Écrit par : leroux | 16/03/2011
Merci de ces précisions qui, effectivement, nuance largement mon propos. Cela ne m'empêchera pas de préférer l'attitude de la nouvelle propriétaire de la maison château-fort entrevue dans le film de Rémy Ricordeau - une femme brune habitée par sa demeure blanche - qui a acheté sa maison justement pour pouvoir vivre dans un tel environnement. Il y a tellement de maisons à vendre, les campagnes en sont pleines, pourquoi des gens achètent justement les maisons qui ont une telle personnalité pour en détruire l'âme. Bien sûr, ce sont sûrement de braves gens, mais on m'enlèvera pas de l'esprit qu'il y a quand même quelque chose d'étrangement nihiliste dans cette démarche d'acharnement. Ce qui n'est pas contradictoire : le néo-nihilisme est une norme de notre temps, et les braves gens épousent par nature la norme de leur temps. Quand on achète un lieu qui n'est pas une boîte de béton aseptisé mais un lieu qui respire, je pense qu'il faut d'abord longuement le regarder, le peser, y vivre dans son jus, dans sa crasse, dans l'odeur de ses anciens habitants, et progressivement, en tâtonnant, on y prend doucement sa place, on modifie ceci ou cela, on cherche à en préserver l'âme et on en rajoute sa propre couche petit à petit. Les ripolineurs me consternent, les Attila décorateurs m'effraient, les obsessionnels du design m'angoissent.
Écrit par : Régis Gayraud | 17/03/2011
Si j'approuve dans son principe le point de vue de Régis Gayraud, force est de reconnaître que dans certains cas habiter une maison en préservant l'âme qui lui a été léguée par son dernier occupant peut quelquefois relever d'une sorte de sacerdoce. Pour ne prendre qu'un exemple, la maison de feu Bodan Litnanski (également présente dans le film) est toujours à vendre et risque, je le crains, de l'être encore un bon moment à moins que quelque institution se décide à l'acquérir pour la préserver en l'état.

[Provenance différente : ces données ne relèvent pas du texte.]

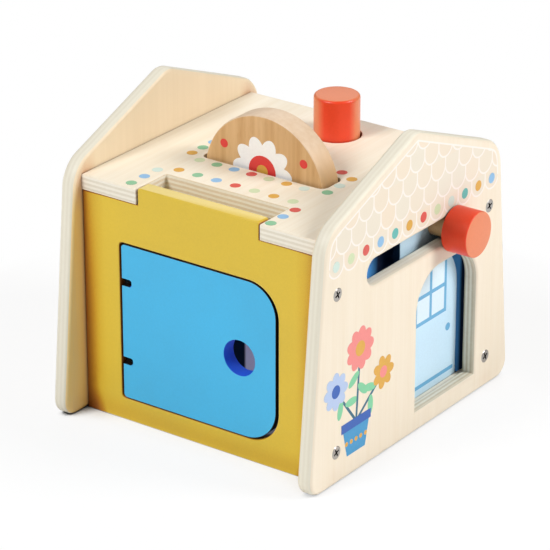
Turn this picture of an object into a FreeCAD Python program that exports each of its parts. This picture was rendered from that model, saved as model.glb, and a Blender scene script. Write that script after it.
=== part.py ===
# Wooden barn-shaped activity box with a pop-up disc, a posting slot, a hinged door and a sliding shutter.
#
# X runs across the house, from the plain left gable to the right gable with its knob slot and window.
# Y runs from the front wall with the door (negative) to the back wall. Z is up, and z = 0 is the floor.
# The origin is on the floor, midway between the gables and midway between the two walls.

import FreeCAD, Part

import math
import os
import re

import Sketcher

# Driving dimensions in millimetres. Spans are full widths, positions are measured from the origin,
# and the two margins of the door opening from the inner faces of the gables.
SIZES = {
    # plywood stock
    "wall_board": 8.7,
    "base_board": 10,
    "inner_board": 6,
    "picture_board": 4,
    # house
    "house_width": 165,
    "wall_span": 147.2,
    "foot_span": 184.8,
    "eaves_span": 158.8,
    "eaves_height": 137.4,
    "ridge_height": 168.2,
    "foot_round": 9,
    "eaves_round": 18,
    "ridge_round": 12,
    "gable_chamfer": 1.2,
    "roof_height": 132.7,
    "roof_overhang": 0.3,
    "roof_setback": 1.2,
    # front wall, its tab through the roof and the posting slot behind it
    "tab_width": 75.8,
    "tab_round": 4,
    "tab_gap": 0.9,
    "posting_gap": 17.1,
    "posting_round": 1.5,
    "opening_left_margin": 23.3,
    "opening_right_margin": 24.3,
    "opening_bottom": 12.5,
    "opening_height": 88.2,
    "opening_round": 18.5,
    # door and its pin hinge
    "door_gap": 1.3,
    "door_end_gap": 0.7,
    "door_recess": 0.3,
    "finger_hole_chamfer": 0.8,
    "hinge_edge_round": 2,
    "finger_hole_radius": 9.7,
    "finger_hole_inset": 22.6,
    "finger_hole_height": 43,
    "pin_radius": 1.5,
    "pin_edge_distance": 3,
    "pin_face_distance": 3.4,
    "pin_lintel_depth": 8,
    "running_gap": 0.1,
    "fixed_gap": 0.02,
    "eye_wire_radius": 0.65,
    "eye_height": 1.6,
    "eye_shank_length": 8,
    "eye_spacing": 44.4,
    "notch_length": 6.2,
    "notch_height": 3.7,
    "notch_round": 1.2,
    "door_stop_width": 8,
    "door_stop_height": 30,
    "door_stop_overlap": 4,
    # right gable: knob slot and window
    "knob_slot_length": 89.6,
    "knob_slot_height": 15.1,
    "knob_slot_middle": 105.4,
    "window_position": 29.9,
    "window_width": 57.9,
    "window_bottom": 11.5,
    "window_spring": 63.1,
    # gable screws
    "screw_low": 18,
    "screw_high": 104.6,
    "screw_length": 28,
    "screw_radius": 1.7,
    "screw_head_radius": 3.5,
    "screw_head_depth": 1.8,
    "screw_gap": 0.05,
    # sliding shutter with its knob
    "shutter_board": 4.5,
    "shutter_setback": 2.5,
    "shutter_width": 54.5,
    "shutter_position": 29.6,
    "shutter_tongue_width": 43.6,
    "shutter_round": 3,
    "base_groove_depth": 3.5,
    "rail_groove_depth": 7,
    "rail_height": 10,
    "groove_gap": 0.3,
    "channel_gap": 4,
    "stem_radius": 6.2,
    "stem_position": 34.1,
    "stem_drop": 1,
    "knob_radius": 12.3,
    "knob_length": 15,
    "knob_gap": 0.6,
    "knob_socket": 10,
    "knob_chamfer": 0.6,
    # pop-up disc
    "disc_radius": 37.5,
    "disc_thickness": 14.4,
    "disc_chamfer": 1.8,
    "disc_sink": 7.5,
    "disc_position": -10.2,
    "disc_slot_round": 4,
    "disc_end_gap": 1.3,
    "disc_face_gap": 1.8,
    "disc_stem_radius": 5,
    "disc_socket": 12,
    # push button
    "button_radius": 12.3,
    "button_rise": 22.5,
    "button_length": 54,
    "button_position": 48.1,
    "button_chamfer": 0.9,
    "button_hole_gap": 1,
    "collar_radius": 15.5,
    "collar_height": 5,
    "collar_gap": 0.4,
    "push_rod_radius": 6,
    "push_rod_socket": 15,
    # rocker between the two
    "pop_travel": 20,
    "axle_height": 45,
    "axle_radius": 2.5,
    "axle_overhang": 1,
    "rocker_width": 12,
    "rocker_nose_radius": 5,
    "rocker_bar_height": 6.4,
    "rocker_hub_radius": 9,
    "contact_gap": 0.3,
    "bracket_gap": 0.5,
    "bracket_width": 24,
    # inner boards
    "partition_position": -30.4,
    "shelf_height": 66,
    "guide_gap": 0.3,
    "batten": 8,
}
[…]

Écrit par : RR | 18/03/2011
A Régis Gayraud,
En vous lisant, je me disais : Tiens ! Ce Monsieur Gayraud a certainement acheté la maison de Bodan Lintnanski pour y vivre !
Mais une note suivante indique que cet environnement est toujours à vendre ….
Michel l’égaré
Écrit par : Leroux Michel | 18/03/2011
A RR et à M. Leroux,
Vous ne remarquez pas assez la phrase de Régis où il dit à juste titre que les campagnes sont pleines de maisons à vendre. Si les lieux où emménager manquaient près de Tinchebray, on comprendrait qu'on ait voulu se loger à toute force sur ce terrain, mais je ne pense pas qu'on soit dans ce cas de figure, si?

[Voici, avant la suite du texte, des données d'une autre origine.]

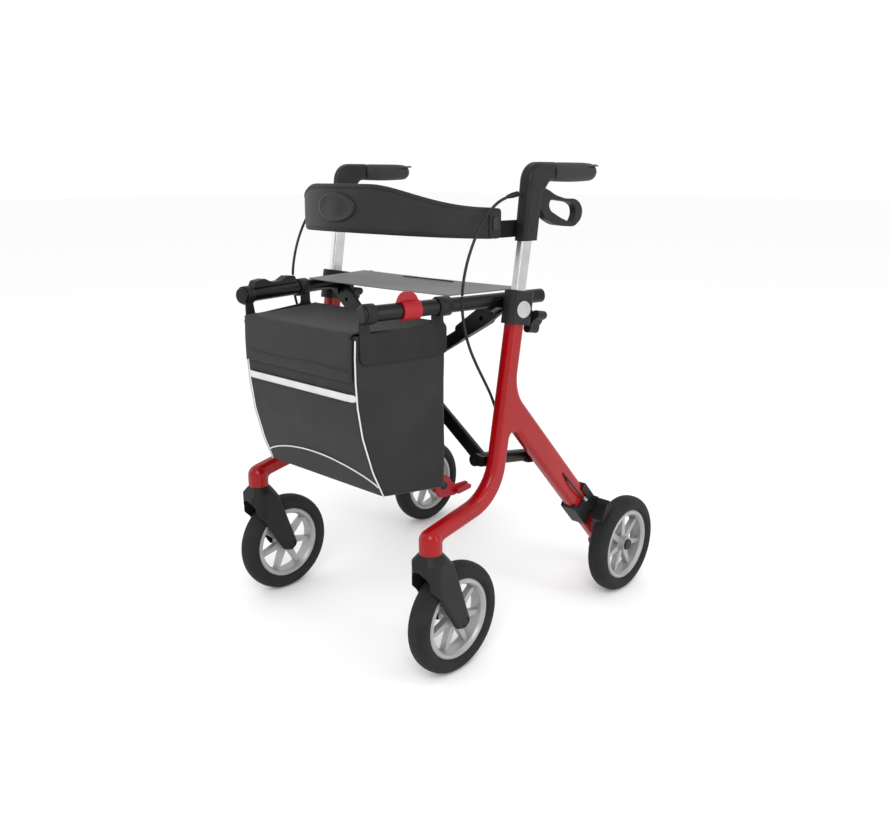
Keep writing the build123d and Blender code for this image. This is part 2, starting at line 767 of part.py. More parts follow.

Le nouvel occupant a fait place nette comme font tant de nouveaux habitants, histoire de marquer leur territoire. Comme dit Mme Darcel dans notre film, on fait ce qu'on veut dans son jardin, y compris raser ce qu'y avaient mis les précédents habitants. Patrimoine, mon cul, dirait Philippe Katerine. Mais pourquoi là précisément? Je me demande s'il n'y avait pas un compte à régler quelque part...
Écrit par : Le sciapode | 19/03/2011
Je suis bien d'accord et je ne justifiais pas ce déménagement du jardin de Mr Hardy. Je voulais simplement dire que certains sites, comme celui de Bohdan Litnanski, par exemple, impliquait vraiment, si l'on veut y habiter, de se "fondre" dans son univers qui est tout de même assez particulier, reconnaissons le. Dans ce cas, y prendre doucement sa place en modifiant ceci ou cela et ajouter sa propre couche petit à petit pour se l'approprier comme dit Régis, me semble assez téméraire tant Bohdan y a laissé son empreinte personnelle singulière. C'est en ce sens que je parlais de sacerdoce, mais le mot n'est peut-être pas approprié.